In the recent case of Holt v EB Security Ltd, the Employment Appeal Tribunal (EAT) held that continuity of employment will be preserved where an employee is absent from work at one employer (due to a temporary cessation of work) and then starts different work for an associated employer.
Mr Holt was dismissed by the first employer but then, within 14 days, was employed by the second, which was an associated company of the first. Although the second job was entirely different from the first, after his subsequent dismissal, Mr Holt argued that his continuity of employment was preserved.
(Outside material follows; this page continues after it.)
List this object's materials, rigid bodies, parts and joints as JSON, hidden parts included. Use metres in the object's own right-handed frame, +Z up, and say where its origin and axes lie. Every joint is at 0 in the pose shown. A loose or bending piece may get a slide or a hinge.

The matter came before the Employment Appeal Tribunal, which disagreed with the original tribunal and found that continuity was preserved. The EAT found that, looking back from the perspective of the new job, there had simply been a temporary cessation of work between the original job and the subsequent position, and that the claimant had been absent from work as a result of that cessation. Accordingly, the EAT found that there was no need for the second employer to have resumed the operations of the first employer, because of the fact that any work with an associated employer is sufficient to amount to and preserve continuity.
Employers operating from a group of associated companies should therefore bear this judgment in mind when employing staff who have recently been engaged by other companies in their ‘group’. What at first glance may appear to be a genuine break in continuity could, upon proper consideration, amount instead to a temporary cessation of work. Care should be taken where the total period of continuity is sufficient to grant unfair dismissal rights.